Give me the dam basics.

Without too many occasions to watch beavers at work, if I wanted to construct a dam on a stream on my property, which of my two choices would make me dam happy.

  1. Divert the stream and build the dam. Correct the diversion and send the water to the dam.
  2. Put up a temporary dam up stream. Build the dam and then release the temporary dam.
    …and are there more choices? I ain’t talking Hoover size, just a four foot deep type.

…and I don’t know why I’m adding this, but, this I have experienced. When a beaver slaps his tail on the water as a sign of danger to other beavers, if you don’t see him do it, you will think someone fired a high powered rifle at you.

:eek:

I’m intrigued.

Do you have water rights for diversion and capture?

What kind of flow rate are we talking?

What materials were you thinking of using?
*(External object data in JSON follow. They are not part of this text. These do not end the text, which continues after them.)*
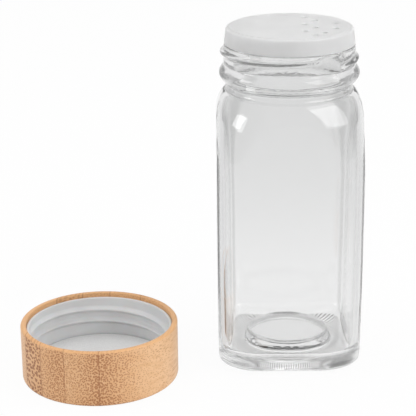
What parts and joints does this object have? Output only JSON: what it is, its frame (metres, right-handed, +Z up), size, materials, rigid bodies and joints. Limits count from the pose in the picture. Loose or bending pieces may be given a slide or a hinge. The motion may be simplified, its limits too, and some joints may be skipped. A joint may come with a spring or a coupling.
{
  "type": "spice jar",
  "caption": "Square clear glass spice jar with a round screw neck, a push-fit sprinkler cap, and a round bamboo screw lid lying upside down beside it.",
  "frame": {"origin": "middle of the jar's base, on the surface that the jar stands on", "axes": "+Z up along the jar's neck axis; -Y is the jar's front face, square to the body; the lid lies towards -X and a little towards -Y"},
  "size_m": [0.1056, 0.0651, 0.1053],
  "materials": {
    "glass": "clear moulded soda-lime glass, polished",
    "cap_plastic": "translucent frosted polypropylene",
    "bamboo": "laminated bamboo, sanded, clear satin lacquer",
    "liner_plastic": "white moulded polypropylene, soft gloss",
    "seal_foam": "closed-cell polyethylene foam with a smooth skin"
  },
  "bodies": {
    "jar": {"glass_jar": "glass"},
    "shaker": {"shaker_cap": "cap_plastic"},
    "lid": {"bamboo_shell": "bamboo", "threaded_liner": "liner_plastic", "seal_disc": "seal_foam"}
  },
  "joints": [
    {"name": "shaker_lift", "type": "slide", "parent": "jar", "child": "shaker", "axis": [0, 0, 1], "range_m": [0, 0.03]},
    {"name": "lid_lift", "type": "slide", "parent": "jar", "child": "lid", "axis": [0, 0, 1], "range_m": [0, 0.11]}
  ]
}
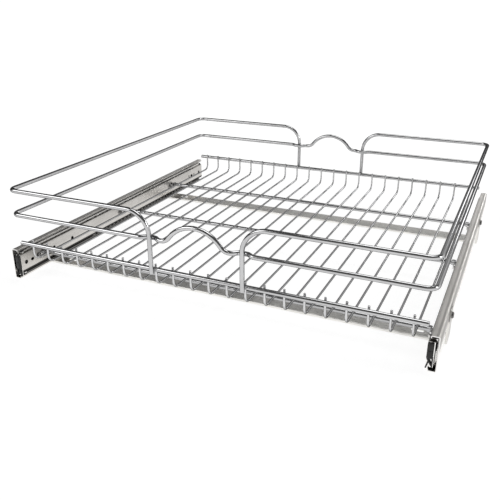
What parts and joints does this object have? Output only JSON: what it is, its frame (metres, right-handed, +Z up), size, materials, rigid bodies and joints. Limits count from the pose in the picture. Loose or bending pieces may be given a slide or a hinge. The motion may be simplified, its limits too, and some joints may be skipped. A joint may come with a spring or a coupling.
{
  "type": "pull out cabinet basket",
  "caption": "Pull-out wire cabinet basket with wavy double guard rails, on telescopic ball-bearing side slides tied by slotted floor bars.",
  "frame": {"origin": "middle of the footprint, on the underside of the floor bars", "axes": "+Z up, front of the basket faces -Y, X across"},
  "size_m": [0.6032, 0.5556, 0.1399],
  "materials": {
    "chrome_wire": "bright chrome-plated wire",
    "slide_zinc": "zinc-plated rolled sheet",
    "cage_zinc": "thin zinc-plated strip",
    "ball_steel": "polished bearing balls",
    "bar_steel": "zinc-plated folded sheet, satin",
    "screw_steel": "dark plated",
    "black_plastic": "moulded, satin black"
  },
  "bodies": {
    "cabinet_frame": {"front_floor_bar": "bar_steel", "rear_floor_bar": "bar_steel", "left_cabinet_member": "slide_zinc", "right_cabinet_member": "slide_zinc", "left_rear_buffer": "black_plastic", "right_rear_buffer": "black_plastic", "ear_screws": "screw_steel"},
    "basket": {"front_rail": "chrome_wire", "rear_rail": "chrome_wire", "floor_wires": "chrome_wire", "front_wire_ends": "chrome_wire", "rear_wire_ends": "chrome_wire", "front_cross_rod": "chrome_wire", "middle_cross_rod": "chrome_wire", "rear_cross_rod": "chrome_wire", "left_top_guard": "chrome_wire", "right_top_guard": "chrome_wire", "left_middle_guard": "chrome_wire", "right_middle_guard": "chrome_wire", "front_wave": "chrome_wire", "rear_wave": "chrome_wire", "left_drawer_member": "slide_zinc", "right_drawer_member": "slide_zinc", "left_front_bumper": "black_plastic", "right_front_bumper": "black_plastic", "rod_screws": "screw_steel"},
    "left_middle": {"left_middle_member": "slide_zinc", "left_middle_stop": "black_plastic"},
    "left_outer_cage": {"left_outer_ball_cage": "cage_zinc", "left_outer_balls": "ball_steel"},
    "left_inner_cage": {"left_inner_ball_cage": "cage_zinc", "left_inner_balls": "ball_steel"},
    "right_middle": {"right_middle_member": "slide_zinc", "right_middle_stop": "black_plastic"},
    "right_outer_cage": {"right_outer_ball_cage": "cage_zinc", "right_outer_balls": "ball_steel"},
    "right_inner_cage": {"right_inner_ball_cage": "cage_zinc", "right_inner_balls": "ball_steel"}
  },
  "joints": [
    {"name": "basket_slide", "type": "slide", "parent": "cabinet_frame", "child": "basket", "axis": [0, -1, 0], "range_m": [0, 0.55]},
    {"name": "left_middle_slide", "type": "slide", "parent": "cabinet_frame", "child": "left_middle", "axis": [0, -1, 0], "range_m": [0, 0.275]},
    {"name": "left_outer_cage_slide", "type": "slide", "parent": "cabinet_frame", "child": "left_outer_cage", "axis": [0, -1, 0], "range_m": [0, 0.1375]},
    {"name": "left_inner_cage_slide", "type": "slide", "parent": "cabinet_frame", "child": "left_inner_cage", "axis": [0, -1, 0], "range_m": [0, 0.4125]},
    {"name": "right_middle_slide", "type": "slide", "parent": "cabinet_frame", "child": "right_middle", "axis": [0, -1, 0], "range_m": [0, 0.275]},
    {"name": "right_outer_cage_slide", "type": "slide", "parent": "cabinet_frame", "child": "right_outer_cage", "axis": [0, -1, 0], "range_m": [0, 0.1375]},
    {"name": "right_inner_cage_slide", "type": "slide", "parent": "cabinet_frame", "child": "right_inner_cage", "axis": [0, -1, 0], "range_m": [0, 0.4125]}
  ],
  "couplings": [
    {"joint": "left_middle_slide", "follows": "basket_slide", "ratio": 0.5},
    {"joint": "left_outer_cage_slide", "follows": "basket_slide", "ratio": 0.25},
    {"joint": "left_inner_cage_slide", "follows": "basket_slide", "ratio": 0.75},
    {"joint": "right_middle_slide", "follows": "basket_slide", "ratio": 0.5},
    {"joint": "right_outer_cage_slide", "follows": "basket_slide", "ratio": 0.25},
    {"joint": "right_inner_cage_slide", "follows": "basket_slide", "ratio": 0.75}
  ]
}
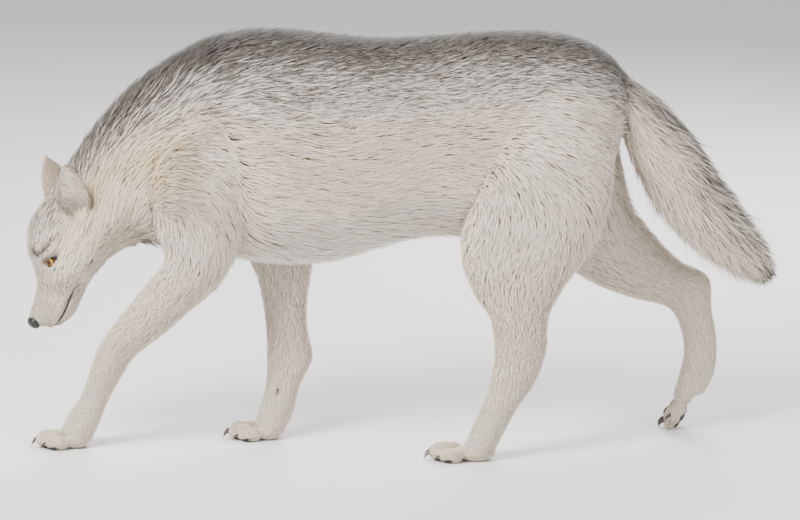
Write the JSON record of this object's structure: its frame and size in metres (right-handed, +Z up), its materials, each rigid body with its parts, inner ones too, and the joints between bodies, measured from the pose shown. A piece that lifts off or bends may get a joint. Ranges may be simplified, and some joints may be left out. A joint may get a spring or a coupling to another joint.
{
  "type": "grey wolf, life-size still model",
  "caption": "Adult grey wolf at life size, walking with its head held low and its tail hanging: a still model in separate body parts, standing on its paws.",
  "frame": {"origin": "on the floor, under the middle of the model's box", "axes": "+Z up, the head points to -X, the wolf's left side is -Y"},
  "size_m": [1.4146, 0.329, 0.802],
  "materials": {
    "coat_back": "dense guard hair, grey with dark tips",
    "coat_pale": "short cream hair",
    "eye": "wet amber eye",
    "nose": "damp dark pebbled skin",
    "claw": "dark horn"
  },
  "bodies": {
    "root": {"trunk": "coat_back", "neck": "coat_back", "head": "coat_back", "lower_jaw": "coat_pale", "nose": "nose", "left_eye": "eye", "right_eye": "eye", "left_ear": "coat_back", "right_ear": "coat_back", "tail": "coat_back", "left_upper_foreleg": "coat_back", "left_forearm": "coat_pale", "left_forepaw": "coat_pale", "left_forepaw_inner_claw": "claw", "left_forepaw_inner_middle_claw": "claw", "left_forepaw_outer_middle_claw": "claw", "left_forepaw_outer_claw": "claw", "left_forepaw_dewclaw": "claw", "right_upper_foreleg": "coat_back", "right_forearm": "coat_pale", "right_forepaw": "coat_pale", "right_forepaw_inner_claw": "claw", "right_forepaw_inner_middle_claw": "claw", "right_forepaw_outer_middle_claw": "claw", "right_forepaw_outer_claw": "claw", "right_forepaw_dewclaw": "claw", "left_thigh": "coat_back", "left_shank": "coat_pale", "left_hindpaw": "coat_pale", "left_hindpaw_inner_claw": "claw", "left_hindpaw_inner_middle_claw": "claw", "left_hindpaw_outer_middle_claw": "claw", "left_hindpaw_outer_claw": "claw", "right_thigh": "coat_back", "right_shank": "coat_pale", "right_hindpaw": "coat_pale", "right_hindpaw_inner_claw": "claw", "right_hindpaw_inner_middle_claw": "claw", "right_hindpaw_outer_middle_claw": "claw", "right_hindpaw_outer_claw": "claw"}
  },
  "joints": []
}
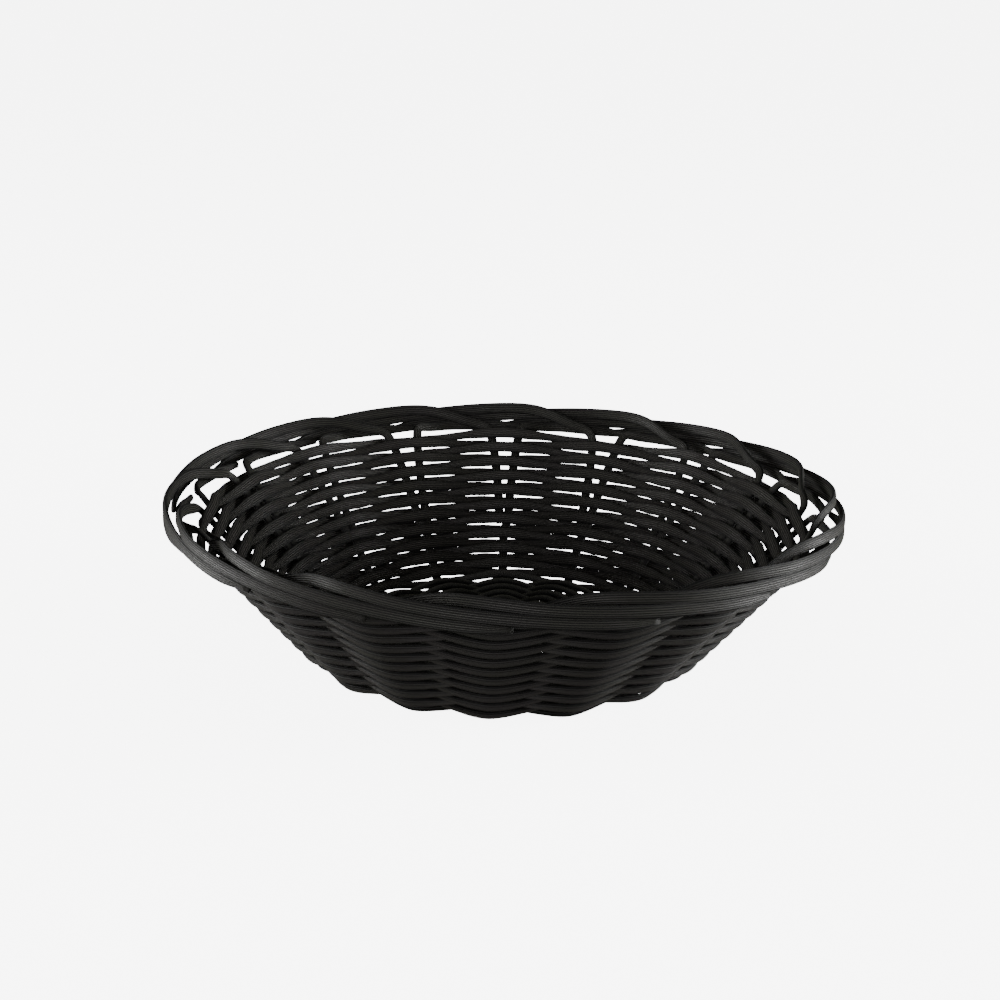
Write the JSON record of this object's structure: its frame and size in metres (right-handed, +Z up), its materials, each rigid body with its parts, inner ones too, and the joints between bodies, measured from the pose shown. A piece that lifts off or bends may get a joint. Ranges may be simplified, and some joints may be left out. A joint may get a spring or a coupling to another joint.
{
  "type": "woven fruit basket",
  "caption": "Round shallow bowl-shaped basket woven from flat plastic strand, with flared sides and an open interlaced border, for fruit or bread.",
  "frame": {"origin": "middle of the basket's footprint, on the surface it stands on", "axes": "+Z up out of the open mouth; X and Y lie in the surface it stands on"},
  "size_m": [0.2498, 0.2498, 0.0642],
  "materials": {
    "stake_strand": "satin extruded plastic with fine lengthwise ribs, near black with an olive cast",
    "base_strand": "satin extruded plastic with fine lengthwise ribs, near black with an olive cast",
    "wall_strand": "satin extruded plastic with fine lengthwise ribs, near black with an olive cast"
  },
  "bodies": {
    "root": {"through_strand_01": "stake_strand", "through_strand_02": "stake_strand", "through_strand_03": "stake_strand", "through_strand_04": "stake_strand", "through_strand_05": "stake_strand", "through_strand_06": "stake_strand", "through_strand_07": "stake_strand", "through_strand_08": "stake_strand", "side_stake_01": "stake_strand", "side_stake_02": "stake_strand", "side_stake_03": "stake_strand", "side_stake_04": "stake_strand", "side_stake_05": "stake_strand", "side_stake_06": "stake_strand", "side_stake_07": "stake_strand", "side_stake_08": "stake_strand", "side_stake_09": "stake_strand", "side_stake_10": "stake_strand", "side_stake_11": "stake_strand", "side_stake_12": "stake_strand", "side_stake_13": "stake_strand", "side_stake_14": "stake_strand", "side_stake_15": "stake_strand", "side_stake_16": "stake_strand", "base_weaver_01": "base_strand", "base_weaver_02": "base_strand", "base_weaver_03": "base_strand", "base_weaver_04": "base_strand", "base_weaver_05": "base_strand", "base_weaver_06": "base_strand", "base_weaver_07": "base_strand", "base_weaver_08": "base_strand", "base_weaver_09": "base_strand", "base_weaver_10": "base_strand", "base_weaver_11": "base_strand", "base_weaver_12": "base_strand", "base_weaver_13": "base_strand", "side_weaver_01": "wall_strand", "side_weaver_02": "wall_strand", "side_weaver_03": "wall_strand", "side_weaver_04": "wall_strand", "side_weaver_05": "wall_strand", "side_weaver_06": "wall_strand", "side_weaver_07": "wall_strand", "side_weaver_08": "wall_strand", "side_weaver_09": "wall_strand", "side_weaver_10": "wall_strand", "side_weaver_11": "wall_strand", "side_weaver_12": "wall_strand", "side_weaver_13": "wall_strand", "side_weaver_14": "wall_strand", "side_weaver_15": "wall_strand", "side_weaver_16": "wall_strand", "side_weaver_17": "wall_strand", "side_weaver_18": "wall_strand", "side_weaver_19": "wall_strand", "side_weaver_20": "wall_strand", "side_weaver_21": "wall_strand"}
  },
  "joints": []
}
It sounds like your two ideas overlap, at any rate. To divert the stream, as in #1, you would need an upstream cofferdam. Or if the flow is low enough you could pump the flow around the construction. There’s also the possibilty of a siphon from an upstream pool down to a position below construction.

Where is this? Can I help?

How deep and wide is the stream right now and are the banks high enough to help you? If it is fairly shallow, you can build the main part of the dam above the water level and then build the lower part separate so you can slide it down the front of the high part into the water if you follow. The deeper it is, and faster it is moving, the harder it will be.

Got any pics of the area?

Don’t underestimate how strong your dam needs to be for “only four feet deep.” A four foot wide by four foot deep dam will have a total pressure of over a ton bearing on it.